We may never know exactly why the administration failed to organize effectively along these lines, but Mr. Geithner’s influence is likely to have played a role. For his part, President Obama, the few times he was asked, explained that past unethical Wall Street actions were “not illegal.”

Mr. Geithner may dispute details in “Confidence Men” (which was also quoted by Mr. Connaughton in his piece), but worry about system stability is part of the Treasury secretary’s job. Despite a lack of any supporting evidence, Mr. Geithner sees megabanks as essential to the functioning of the economy – and he gambled on bailing them out as a way to restart the economy.

So it would have been entirely logical for him to fear disclosures that would damage their business models and legal viability.

Whenever someone or a group of people is above the law, equality before the law is ended. This is how the megabanks, and the way they are treated, threaten to undermine democracy.

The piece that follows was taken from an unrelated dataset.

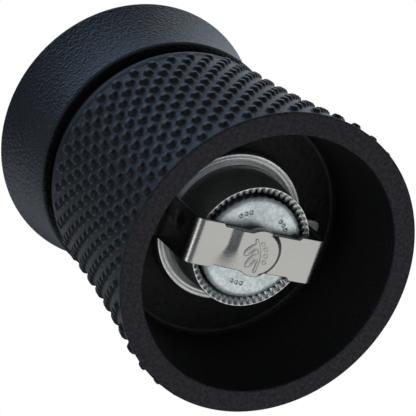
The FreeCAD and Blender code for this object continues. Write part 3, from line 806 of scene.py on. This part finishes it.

For your holiday reading, pick an example of power and accomplishment gone awry in American history. I suggest the bizarre tale in the new book “American Emperor: Aaron Burr’s Challenge to Jefferson’s America,” by David Stewart, or the classic account of the confrontation between President Andrew Jackson and the Second Bank of the United States in “The Age of Jackson,” by Arthur Schlesinger; or Teddy Roosevelt’s confrontation with the railroad trusts, described in Edmund Morris’s “Theodore Rex.”

Or, if you prefer something more modern, try Richard Reeves’s ultimately sad “President Nixon: Alone in the White House.”

The lesson of these books is that throughout American history, the ultimate constraint is not so much the courtroom but the polling place. And here the classic American feedback mechanism appears to be damaged.

President Obama’s campaigns have taken a great deal of money from Wall Street and, as Mr. Suskind’s book vividly illustrates, have proved consistently reluctant to take on this powerful vested interest. This is why Mr. Geithner is still Treasury secretary.

In “The Rise and Decline of Nations: Economic Growth, Stagflation, and Social Rigidities,” Mancur Olson identified the rise of special interests as a problem for all societies – a form of sclerosis sets in. This is a perfect idea for those on the political right; they can cite Friedrich Hayek’s The Road to Serfdom,” no less, on the idea that powerful people seize the state and its ideology to insulate themselves from competition.

Unfortunately, Mitt Romney and Newt Gingrich – the current front-runners for the Republican nomination – are also presumed to have taken or to be seeking a great deal of money from Wall Street. (See this coverage of President Obama and Mr. Romney, and of Mr. Gingrich.)

Ron Paul has expressed concern about big banks. But his only policy recommendation is not to bail them out in the future – that is, just let them fail.

Unfortunately, this philosophy fails to appreciate the true nature of the big banks’ power and the damage they can cause.

Too-big-to-fail banks benefit from an unfair, nontransparent and dangerous subsidy scheme. This isn’t a market mechanism; it’s a government-backed distortion of historic proportions. And it should be eliminated.

Jon Huntsman, the only candidate with a credible plan to break up big banks, is currently polling 13 percent in New Hampshire (although Nate Silver sees hope).

Presidential elections matter, because the winner appoints those who protect – or promise to protect – the public interest. As Mr. Connaughton reminds us:

Repeat financial fraudsters don’t pay relatively paltry — and therefore painless — penalties because of statutory caps on such penalties. Rather, regulatory officials, appointed by Obama, negotiated these comparatively trifling fines.

We could replace these officials with people who are less sympathetic to the banks. But this sympathy comes from fear – the fear of what could happen if a big bank fails. New officials would soon share the old fears.

Our biggest banks pose a real threat; if you hold them accountable for their past actions, they will collapse. The only credible way to counter to this threat – and the only reasonable way to protect our democracy – is to break them up.